» **What you are asked to do**: Repeat the lines below exactly as written, please, from the line with "Continue the FreeCAD" to the line with "corner, by height.", both lines included, and no others.

» **Data for the task**:
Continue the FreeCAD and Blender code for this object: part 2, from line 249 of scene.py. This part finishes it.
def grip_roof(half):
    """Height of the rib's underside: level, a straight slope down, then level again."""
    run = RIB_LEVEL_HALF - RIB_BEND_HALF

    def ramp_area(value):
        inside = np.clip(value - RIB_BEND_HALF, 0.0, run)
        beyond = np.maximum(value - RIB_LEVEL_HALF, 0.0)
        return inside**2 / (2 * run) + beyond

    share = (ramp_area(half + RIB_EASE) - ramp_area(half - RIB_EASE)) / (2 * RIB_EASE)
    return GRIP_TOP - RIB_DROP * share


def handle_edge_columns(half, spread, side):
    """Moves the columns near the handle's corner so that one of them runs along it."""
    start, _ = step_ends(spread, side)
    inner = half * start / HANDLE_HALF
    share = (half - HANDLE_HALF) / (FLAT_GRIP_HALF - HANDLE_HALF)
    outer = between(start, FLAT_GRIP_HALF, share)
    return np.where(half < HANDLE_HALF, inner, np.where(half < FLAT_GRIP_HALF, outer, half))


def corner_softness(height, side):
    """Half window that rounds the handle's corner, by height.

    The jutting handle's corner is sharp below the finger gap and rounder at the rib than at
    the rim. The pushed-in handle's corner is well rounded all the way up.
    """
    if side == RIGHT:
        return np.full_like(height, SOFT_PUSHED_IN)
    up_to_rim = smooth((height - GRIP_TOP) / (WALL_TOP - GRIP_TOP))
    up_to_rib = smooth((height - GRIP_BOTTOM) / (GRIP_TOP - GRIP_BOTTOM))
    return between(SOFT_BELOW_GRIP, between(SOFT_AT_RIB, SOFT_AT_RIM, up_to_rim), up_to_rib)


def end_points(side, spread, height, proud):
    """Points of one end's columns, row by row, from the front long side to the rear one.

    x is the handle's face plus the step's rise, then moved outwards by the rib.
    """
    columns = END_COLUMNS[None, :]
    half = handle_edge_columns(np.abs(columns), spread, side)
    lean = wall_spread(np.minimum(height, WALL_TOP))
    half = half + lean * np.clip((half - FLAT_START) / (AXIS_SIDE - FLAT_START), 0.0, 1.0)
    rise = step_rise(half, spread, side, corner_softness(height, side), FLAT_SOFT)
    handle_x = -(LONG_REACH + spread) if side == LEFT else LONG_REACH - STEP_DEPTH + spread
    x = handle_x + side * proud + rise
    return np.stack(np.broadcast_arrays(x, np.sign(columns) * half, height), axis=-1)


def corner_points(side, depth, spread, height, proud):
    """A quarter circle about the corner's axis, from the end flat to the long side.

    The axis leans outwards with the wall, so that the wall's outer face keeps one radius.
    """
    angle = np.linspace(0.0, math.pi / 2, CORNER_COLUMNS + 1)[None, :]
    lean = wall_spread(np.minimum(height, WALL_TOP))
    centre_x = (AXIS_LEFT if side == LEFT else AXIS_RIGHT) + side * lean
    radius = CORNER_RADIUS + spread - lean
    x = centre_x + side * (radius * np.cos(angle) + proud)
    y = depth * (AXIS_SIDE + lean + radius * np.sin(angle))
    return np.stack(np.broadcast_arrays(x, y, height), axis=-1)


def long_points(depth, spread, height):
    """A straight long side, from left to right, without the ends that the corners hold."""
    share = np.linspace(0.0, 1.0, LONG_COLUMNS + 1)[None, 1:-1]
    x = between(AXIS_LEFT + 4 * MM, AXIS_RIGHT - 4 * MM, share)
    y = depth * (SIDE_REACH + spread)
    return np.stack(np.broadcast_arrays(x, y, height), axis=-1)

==

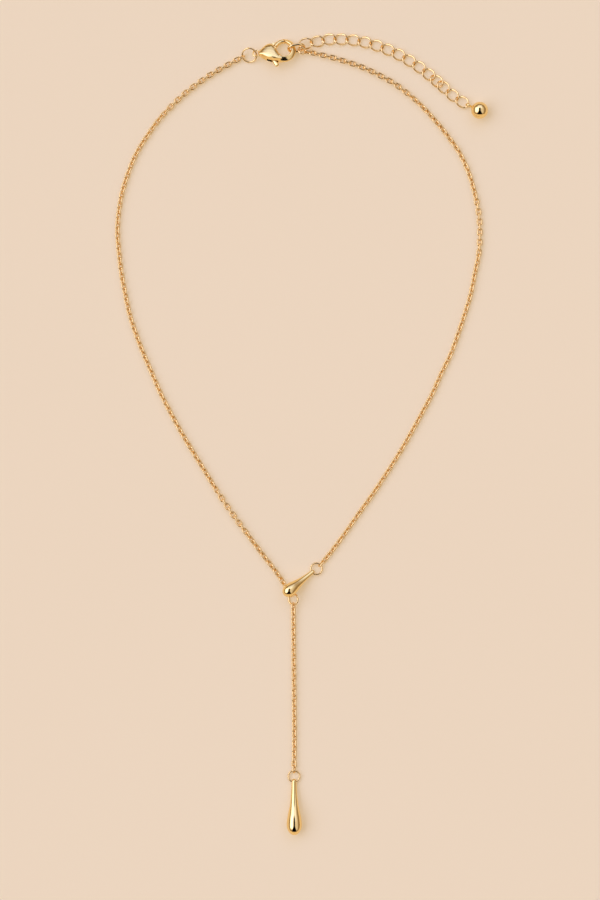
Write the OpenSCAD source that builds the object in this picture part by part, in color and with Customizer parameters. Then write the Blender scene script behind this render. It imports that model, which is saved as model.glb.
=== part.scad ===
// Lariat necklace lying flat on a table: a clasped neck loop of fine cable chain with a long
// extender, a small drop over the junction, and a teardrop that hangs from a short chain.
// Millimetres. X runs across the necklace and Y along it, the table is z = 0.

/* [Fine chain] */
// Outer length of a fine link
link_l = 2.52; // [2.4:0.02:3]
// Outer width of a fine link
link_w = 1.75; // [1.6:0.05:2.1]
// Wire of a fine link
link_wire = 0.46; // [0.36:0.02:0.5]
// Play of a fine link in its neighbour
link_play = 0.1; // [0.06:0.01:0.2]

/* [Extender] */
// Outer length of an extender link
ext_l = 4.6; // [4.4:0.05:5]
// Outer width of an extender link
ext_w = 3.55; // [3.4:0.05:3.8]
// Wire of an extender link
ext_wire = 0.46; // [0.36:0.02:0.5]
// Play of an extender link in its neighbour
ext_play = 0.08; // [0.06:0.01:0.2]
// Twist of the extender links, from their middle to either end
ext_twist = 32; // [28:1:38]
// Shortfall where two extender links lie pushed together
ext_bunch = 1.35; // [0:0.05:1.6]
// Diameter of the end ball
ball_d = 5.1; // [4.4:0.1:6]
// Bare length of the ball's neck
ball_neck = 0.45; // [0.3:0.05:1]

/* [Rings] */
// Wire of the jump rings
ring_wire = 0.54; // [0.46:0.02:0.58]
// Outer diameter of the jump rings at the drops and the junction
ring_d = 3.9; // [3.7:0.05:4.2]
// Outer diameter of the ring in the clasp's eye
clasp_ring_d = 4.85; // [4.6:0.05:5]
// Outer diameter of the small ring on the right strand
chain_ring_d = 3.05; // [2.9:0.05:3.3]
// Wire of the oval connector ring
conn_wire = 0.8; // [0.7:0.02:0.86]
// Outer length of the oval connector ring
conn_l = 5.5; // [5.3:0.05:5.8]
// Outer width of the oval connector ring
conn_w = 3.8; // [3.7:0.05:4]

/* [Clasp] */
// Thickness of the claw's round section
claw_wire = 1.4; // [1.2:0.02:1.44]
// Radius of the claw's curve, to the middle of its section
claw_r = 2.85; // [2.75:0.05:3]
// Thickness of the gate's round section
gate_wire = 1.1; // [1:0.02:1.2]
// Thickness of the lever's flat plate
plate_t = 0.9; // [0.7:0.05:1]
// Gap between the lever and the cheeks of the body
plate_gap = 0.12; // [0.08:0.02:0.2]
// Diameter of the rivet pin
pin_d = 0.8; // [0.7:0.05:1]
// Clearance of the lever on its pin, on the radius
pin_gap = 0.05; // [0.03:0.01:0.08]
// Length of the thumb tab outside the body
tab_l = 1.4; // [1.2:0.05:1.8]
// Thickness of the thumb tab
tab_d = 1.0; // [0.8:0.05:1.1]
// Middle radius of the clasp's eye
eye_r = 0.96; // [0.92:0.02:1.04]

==

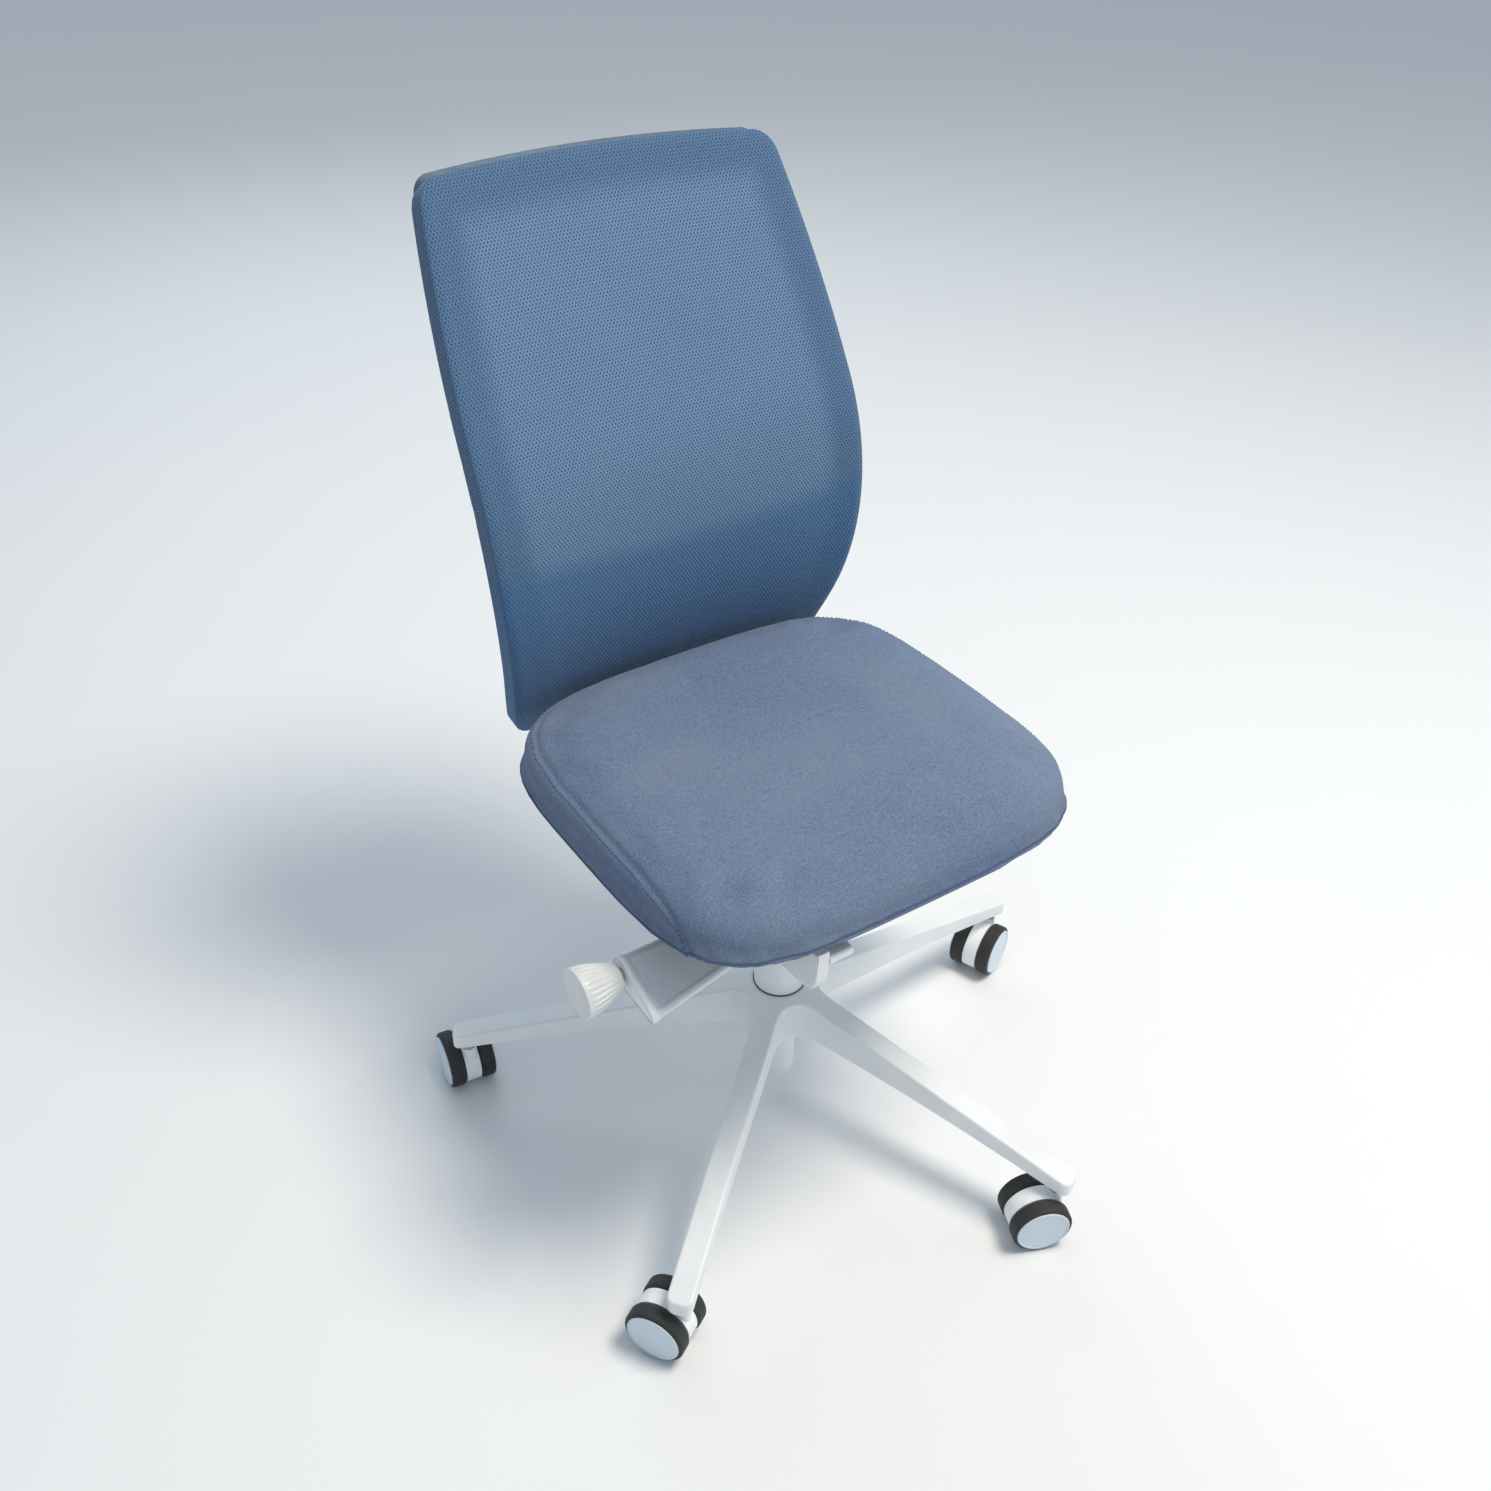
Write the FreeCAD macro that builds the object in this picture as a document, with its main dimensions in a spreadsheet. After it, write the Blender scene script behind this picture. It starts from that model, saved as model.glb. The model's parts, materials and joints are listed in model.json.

» **The response**:
Continue the FreeCAD and Blender code for this object: part 2, from line 249 of scene.py. This part finishes it.
def grip_roof(half):
    """Height of the rib's underside: level, a straight slope down, then level again."""
    run = RIB_LEVEL_HALF - RIB_BEND_HALF

    def ramp_area(value):
        inside = np.clip(value - RIB_BEND_HALF, 0.0, run)
        beyond = np.maximum(value - RIB_LEVEL_HALF, 0.0)
        return inside**2 / (2 * run) + beyond

    share = (ramp_area(half + RIB_EASE) - ramp_area(half - RIB_EASE)) / (2 * RIB_EASE)
    return GRIP_TOP - RIB_DROP * share


def handle_edge_columns(half, spread, side):
    """Moves the columns near the handle's corner so that one of them runs along it."""
    start, _ = step_ends(spread, side)
    inner = half * start / HANDLE_HALF
    share = (half - HANDLE_HALF) / (FLAT_GRIP_HALF - HANDLE_HALF)
    outer = between(start, FLAT_GRIP_HALF, share)
    return np.where(half < HANDLE_HALF, inner, np.where(half < FLAT_GRIP_HALF, outer, half))


def corner_softness(height, side):
    """Half window that rounds the handle's corner, by height.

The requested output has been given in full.